►

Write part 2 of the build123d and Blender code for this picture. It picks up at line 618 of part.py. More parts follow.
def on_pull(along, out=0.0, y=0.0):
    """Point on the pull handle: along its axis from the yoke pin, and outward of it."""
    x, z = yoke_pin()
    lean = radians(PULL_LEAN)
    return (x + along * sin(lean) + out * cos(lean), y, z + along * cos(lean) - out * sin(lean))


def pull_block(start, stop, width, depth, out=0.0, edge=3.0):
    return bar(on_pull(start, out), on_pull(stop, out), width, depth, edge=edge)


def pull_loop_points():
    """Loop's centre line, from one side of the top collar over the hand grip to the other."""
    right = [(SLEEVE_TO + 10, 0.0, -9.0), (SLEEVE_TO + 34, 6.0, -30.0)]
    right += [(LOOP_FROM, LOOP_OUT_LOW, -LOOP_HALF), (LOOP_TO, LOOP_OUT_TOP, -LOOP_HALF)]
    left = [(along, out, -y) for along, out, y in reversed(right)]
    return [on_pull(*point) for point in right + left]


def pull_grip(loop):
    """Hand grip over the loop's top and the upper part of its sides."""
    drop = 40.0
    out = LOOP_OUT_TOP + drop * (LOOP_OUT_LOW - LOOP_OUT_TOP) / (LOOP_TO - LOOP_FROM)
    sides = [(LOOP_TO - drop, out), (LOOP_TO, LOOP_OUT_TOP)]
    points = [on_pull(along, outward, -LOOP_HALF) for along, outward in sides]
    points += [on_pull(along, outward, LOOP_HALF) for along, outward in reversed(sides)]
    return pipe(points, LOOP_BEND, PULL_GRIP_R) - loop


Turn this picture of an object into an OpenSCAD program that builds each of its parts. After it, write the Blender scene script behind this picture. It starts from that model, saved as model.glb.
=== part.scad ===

◄
►

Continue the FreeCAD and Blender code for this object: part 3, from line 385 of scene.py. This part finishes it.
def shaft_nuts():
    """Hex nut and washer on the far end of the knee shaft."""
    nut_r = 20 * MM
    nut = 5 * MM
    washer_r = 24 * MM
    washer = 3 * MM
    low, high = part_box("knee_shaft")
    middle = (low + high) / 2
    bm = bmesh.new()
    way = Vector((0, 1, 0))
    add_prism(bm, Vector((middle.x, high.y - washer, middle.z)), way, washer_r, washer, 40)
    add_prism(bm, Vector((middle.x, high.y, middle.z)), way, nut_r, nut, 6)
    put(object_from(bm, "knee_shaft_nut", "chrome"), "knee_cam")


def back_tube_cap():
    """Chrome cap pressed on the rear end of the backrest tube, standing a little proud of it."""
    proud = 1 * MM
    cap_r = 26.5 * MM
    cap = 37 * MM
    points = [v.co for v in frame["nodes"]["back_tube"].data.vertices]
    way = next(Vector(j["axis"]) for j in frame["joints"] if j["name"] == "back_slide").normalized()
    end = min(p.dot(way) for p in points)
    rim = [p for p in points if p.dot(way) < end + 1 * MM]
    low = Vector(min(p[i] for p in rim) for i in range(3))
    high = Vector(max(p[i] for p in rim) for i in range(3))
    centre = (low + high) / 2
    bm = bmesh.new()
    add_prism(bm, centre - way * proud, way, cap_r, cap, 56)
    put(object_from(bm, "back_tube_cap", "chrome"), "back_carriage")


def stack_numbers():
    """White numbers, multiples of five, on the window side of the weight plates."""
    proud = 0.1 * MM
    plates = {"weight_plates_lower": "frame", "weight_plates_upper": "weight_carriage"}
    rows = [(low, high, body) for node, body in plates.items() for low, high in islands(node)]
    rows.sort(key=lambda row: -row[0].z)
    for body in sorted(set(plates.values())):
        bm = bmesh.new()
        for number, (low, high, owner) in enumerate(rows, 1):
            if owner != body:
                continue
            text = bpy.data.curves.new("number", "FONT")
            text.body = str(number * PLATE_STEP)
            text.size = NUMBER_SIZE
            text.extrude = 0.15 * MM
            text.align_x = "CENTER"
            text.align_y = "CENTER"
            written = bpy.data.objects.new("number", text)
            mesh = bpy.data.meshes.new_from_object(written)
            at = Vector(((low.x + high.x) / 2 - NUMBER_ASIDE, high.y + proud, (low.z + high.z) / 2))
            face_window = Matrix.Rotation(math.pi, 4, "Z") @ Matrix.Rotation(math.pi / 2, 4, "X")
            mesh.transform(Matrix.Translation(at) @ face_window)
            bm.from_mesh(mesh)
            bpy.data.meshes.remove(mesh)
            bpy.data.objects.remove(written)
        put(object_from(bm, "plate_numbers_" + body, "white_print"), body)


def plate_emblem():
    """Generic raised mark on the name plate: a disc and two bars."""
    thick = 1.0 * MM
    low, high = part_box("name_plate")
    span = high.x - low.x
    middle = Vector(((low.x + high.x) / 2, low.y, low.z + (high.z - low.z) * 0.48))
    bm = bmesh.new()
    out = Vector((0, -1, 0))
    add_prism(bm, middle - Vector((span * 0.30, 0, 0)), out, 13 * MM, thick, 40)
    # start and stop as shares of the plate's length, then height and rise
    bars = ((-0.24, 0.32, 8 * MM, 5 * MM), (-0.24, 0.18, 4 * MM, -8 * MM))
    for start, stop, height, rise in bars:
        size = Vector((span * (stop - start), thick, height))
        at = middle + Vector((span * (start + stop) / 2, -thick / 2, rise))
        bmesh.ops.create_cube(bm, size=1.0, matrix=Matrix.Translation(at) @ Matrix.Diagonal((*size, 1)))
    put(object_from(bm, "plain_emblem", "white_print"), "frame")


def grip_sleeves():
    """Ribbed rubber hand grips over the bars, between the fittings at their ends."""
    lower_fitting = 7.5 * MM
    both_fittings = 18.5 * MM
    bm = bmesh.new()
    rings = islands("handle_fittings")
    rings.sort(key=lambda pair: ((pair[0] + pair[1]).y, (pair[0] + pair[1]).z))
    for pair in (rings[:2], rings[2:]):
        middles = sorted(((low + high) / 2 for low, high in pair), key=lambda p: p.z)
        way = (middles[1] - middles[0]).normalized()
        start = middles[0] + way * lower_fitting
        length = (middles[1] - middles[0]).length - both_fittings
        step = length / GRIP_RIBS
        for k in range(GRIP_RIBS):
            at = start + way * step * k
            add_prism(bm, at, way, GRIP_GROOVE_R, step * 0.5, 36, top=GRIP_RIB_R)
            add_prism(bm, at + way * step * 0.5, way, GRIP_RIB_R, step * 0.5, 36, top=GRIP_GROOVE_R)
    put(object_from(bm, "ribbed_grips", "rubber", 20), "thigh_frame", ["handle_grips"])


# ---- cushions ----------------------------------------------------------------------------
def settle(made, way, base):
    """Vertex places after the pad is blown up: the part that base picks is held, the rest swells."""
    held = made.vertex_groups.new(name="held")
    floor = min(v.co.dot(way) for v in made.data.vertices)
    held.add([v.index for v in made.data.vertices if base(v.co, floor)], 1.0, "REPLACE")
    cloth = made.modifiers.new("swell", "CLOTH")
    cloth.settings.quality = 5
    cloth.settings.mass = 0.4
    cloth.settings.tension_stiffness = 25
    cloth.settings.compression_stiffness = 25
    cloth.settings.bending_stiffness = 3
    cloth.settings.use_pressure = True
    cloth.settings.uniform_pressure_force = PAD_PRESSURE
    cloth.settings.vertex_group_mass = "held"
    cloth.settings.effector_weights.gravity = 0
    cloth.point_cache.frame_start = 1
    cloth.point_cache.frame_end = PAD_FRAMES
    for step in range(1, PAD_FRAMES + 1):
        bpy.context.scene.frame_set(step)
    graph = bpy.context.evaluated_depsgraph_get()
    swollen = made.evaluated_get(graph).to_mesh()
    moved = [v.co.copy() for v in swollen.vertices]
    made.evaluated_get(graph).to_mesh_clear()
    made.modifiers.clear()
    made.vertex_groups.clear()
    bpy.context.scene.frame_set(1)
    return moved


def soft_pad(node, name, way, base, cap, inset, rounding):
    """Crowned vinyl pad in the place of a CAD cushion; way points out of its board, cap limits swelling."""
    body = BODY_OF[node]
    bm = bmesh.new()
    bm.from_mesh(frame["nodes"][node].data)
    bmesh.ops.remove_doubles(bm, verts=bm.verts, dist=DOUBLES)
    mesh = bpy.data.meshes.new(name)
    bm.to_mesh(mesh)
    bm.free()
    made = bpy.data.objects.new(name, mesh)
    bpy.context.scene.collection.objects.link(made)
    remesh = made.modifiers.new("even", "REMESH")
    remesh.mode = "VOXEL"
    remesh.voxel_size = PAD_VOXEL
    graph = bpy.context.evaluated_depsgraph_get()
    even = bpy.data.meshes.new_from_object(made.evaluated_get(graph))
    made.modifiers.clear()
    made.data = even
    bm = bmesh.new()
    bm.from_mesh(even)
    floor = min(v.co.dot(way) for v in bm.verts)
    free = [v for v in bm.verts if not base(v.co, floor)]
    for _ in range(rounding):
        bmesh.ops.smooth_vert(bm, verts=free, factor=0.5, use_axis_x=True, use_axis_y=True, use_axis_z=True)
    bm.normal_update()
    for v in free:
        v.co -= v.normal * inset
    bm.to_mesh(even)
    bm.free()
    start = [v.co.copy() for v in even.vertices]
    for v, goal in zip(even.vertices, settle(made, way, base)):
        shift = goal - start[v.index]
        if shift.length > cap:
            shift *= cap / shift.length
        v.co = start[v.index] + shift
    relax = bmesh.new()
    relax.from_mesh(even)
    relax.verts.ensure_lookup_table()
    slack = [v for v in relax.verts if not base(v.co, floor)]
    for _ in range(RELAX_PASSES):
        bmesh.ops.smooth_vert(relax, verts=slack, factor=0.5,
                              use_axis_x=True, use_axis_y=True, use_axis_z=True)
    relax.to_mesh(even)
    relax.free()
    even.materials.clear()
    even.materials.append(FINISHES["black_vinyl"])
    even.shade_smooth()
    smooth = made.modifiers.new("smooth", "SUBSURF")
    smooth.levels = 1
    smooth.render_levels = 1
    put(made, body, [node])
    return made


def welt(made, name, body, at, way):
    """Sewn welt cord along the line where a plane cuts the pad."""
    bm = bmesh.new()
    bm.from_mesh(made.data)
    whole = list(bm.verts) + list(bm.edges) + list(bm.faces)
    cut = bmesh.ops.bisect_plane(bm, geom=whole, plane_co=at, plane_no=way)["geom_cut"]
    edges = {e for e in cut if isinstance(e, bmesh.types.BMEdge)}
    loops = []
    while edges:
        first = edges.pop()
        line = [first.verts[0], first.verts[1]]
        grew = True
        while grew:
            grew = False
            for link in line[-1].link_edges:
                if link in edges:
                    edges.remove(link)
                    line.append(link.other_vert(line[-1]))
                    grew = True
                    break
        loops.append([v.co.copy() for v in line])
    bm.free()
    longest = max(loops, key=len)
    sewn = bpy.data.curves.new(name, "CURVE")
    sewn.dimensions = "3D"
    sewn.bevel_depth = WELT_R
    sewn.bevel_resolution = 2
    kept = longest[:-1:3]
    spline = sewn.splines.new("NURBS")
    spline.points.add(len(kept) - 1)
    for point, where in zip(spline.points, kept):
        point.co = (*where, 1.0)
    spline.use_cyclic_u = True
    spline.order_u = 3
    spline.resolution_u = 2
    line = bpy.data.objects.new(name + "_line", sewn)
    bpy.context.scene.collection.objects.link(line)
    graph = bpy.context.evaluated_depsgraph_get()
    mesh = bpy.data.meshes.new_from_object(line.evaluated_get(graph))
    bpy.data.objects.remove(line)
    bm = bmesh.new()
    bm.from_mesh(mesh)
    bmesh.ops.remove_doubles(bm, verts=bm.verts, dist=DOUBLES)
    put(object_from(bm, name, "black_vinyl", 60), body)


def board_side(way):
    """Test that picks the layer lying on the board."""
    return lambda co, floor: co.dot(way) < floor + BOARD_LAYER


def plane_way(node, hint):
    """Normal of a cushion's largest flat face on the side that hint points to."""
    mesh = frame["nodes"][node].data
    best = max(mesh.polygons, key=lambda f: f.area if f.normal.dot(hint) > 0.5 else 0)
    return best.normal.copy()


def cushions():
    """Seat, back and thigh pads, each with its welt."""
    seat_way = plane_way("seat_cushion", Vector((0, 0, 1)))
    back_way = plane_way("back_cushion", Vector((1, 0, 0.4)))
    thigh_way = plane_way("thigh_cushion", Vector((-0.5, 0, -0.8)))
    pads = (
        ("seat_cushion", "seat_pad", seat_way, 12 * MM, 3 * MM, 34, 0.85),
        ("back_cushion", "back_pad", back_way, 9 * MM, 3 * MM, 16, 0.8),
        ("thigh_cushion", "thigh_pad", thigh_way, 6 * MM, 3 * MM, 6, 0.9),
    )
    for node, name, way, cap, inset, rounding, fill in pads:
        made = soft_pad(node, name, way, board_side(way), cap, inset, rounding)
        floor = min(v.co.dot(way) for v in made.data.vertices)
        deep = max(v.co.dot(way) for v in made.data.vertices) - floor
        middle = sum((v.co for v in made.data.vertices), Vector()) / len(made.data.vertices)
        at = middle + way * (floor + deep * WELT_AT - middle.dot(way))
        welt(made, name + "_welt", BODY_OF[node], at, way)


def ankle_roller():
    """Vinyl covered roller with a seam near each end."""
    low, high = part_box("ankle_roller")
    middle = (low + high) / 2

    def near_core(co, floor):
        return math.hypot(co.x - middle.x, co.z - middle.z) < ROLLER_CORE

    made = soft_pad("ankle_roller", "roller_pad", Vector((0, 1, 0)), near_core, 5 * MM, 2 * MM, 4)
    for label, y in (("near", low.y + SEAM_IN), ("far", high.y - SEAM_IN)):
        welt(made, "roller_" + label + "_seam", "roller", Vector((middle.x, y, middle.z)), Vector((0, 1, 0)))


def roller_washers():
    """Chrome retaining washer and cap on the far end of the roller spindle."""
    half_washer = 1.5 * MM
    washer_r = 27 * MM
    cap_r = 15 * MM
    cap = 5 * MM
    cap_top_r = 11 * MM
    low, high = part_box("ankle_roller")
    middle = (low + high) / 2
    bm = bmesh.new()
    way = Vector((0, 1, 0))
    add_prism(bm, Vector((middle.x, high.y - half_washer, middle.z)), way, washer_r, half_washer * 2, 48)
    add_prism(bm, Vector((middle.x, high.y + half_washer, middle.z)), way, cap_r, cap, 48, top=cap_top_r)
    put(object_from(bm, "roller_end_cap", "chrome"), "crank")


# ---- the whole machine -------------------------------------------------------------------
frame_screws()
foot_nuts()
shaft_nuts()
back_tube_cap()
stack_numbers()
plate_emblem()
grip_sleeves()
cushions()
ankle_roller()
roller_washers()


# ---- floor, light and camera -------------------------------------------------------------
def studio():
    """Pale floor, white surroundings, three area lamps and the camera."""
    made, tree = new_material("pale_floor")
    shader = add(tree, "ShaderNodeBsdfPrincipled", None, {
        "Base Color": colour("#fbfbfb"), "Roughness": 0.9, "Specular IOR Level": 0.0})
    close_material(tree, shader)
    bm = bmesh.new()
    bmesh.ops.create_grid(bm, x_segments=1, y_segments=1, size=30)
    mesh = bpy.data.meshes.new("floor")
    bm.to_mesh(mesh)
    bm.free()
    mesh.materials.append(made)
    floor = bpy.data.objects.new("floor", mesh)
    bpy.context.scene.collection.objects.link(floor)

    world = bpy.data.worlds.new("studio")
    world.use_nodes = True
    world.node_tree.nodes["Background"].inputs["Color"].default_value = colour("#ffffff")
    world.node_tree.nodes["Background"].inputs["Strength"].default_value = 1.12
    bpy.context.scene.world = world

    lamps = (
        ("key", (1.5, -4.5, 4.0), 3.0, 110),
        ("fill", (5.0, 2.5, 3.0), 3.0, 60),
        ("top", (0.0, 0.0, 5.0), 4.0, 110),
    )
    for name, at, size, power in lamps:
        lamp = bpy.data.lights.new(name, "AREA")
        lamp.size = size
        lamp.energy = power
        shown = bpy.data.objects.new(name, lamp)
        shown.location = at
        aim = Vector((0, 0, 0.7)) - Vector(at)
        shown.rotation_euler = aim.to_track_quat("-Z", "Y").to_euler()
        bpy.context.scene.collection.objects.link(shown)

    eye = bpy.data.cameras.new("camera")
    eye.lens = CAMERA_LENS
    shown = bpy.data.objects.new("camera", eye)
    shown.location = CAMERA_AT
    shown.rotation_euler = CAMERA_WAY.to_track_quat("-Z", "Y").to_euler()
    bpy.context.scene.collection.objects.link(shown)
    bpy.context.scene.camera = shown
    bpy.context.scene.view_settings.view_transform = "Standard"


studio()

◄

§ **Required work**
The lines to return run from the one containing "Write part 2" down to the one containing "width, depth, edge=edge)"; give them exactly, both included, and no others.

§ **Answer**
Write part 2 of the build123d and Blender code for this picture. It picks up at line 618 of part.py. More parts follow.
def on_pull(along, out=0.0, y=0.0):
    """Point on the pull handle: along its axis from the yoke pin, and outward of it."""
    x, z = yoke_pin()
    lean = radians(PULL_LEAN)
    return (x + along * sin(lean) + out * cos(lean), y, z + along * cos(lean) - out * sin(lean))


def pull_block(start, stop, width, depth, out=0.0, edge=3.0):
    return bar(on_pull(start, out), on_pull(stop, out), width, depth, edge=edge)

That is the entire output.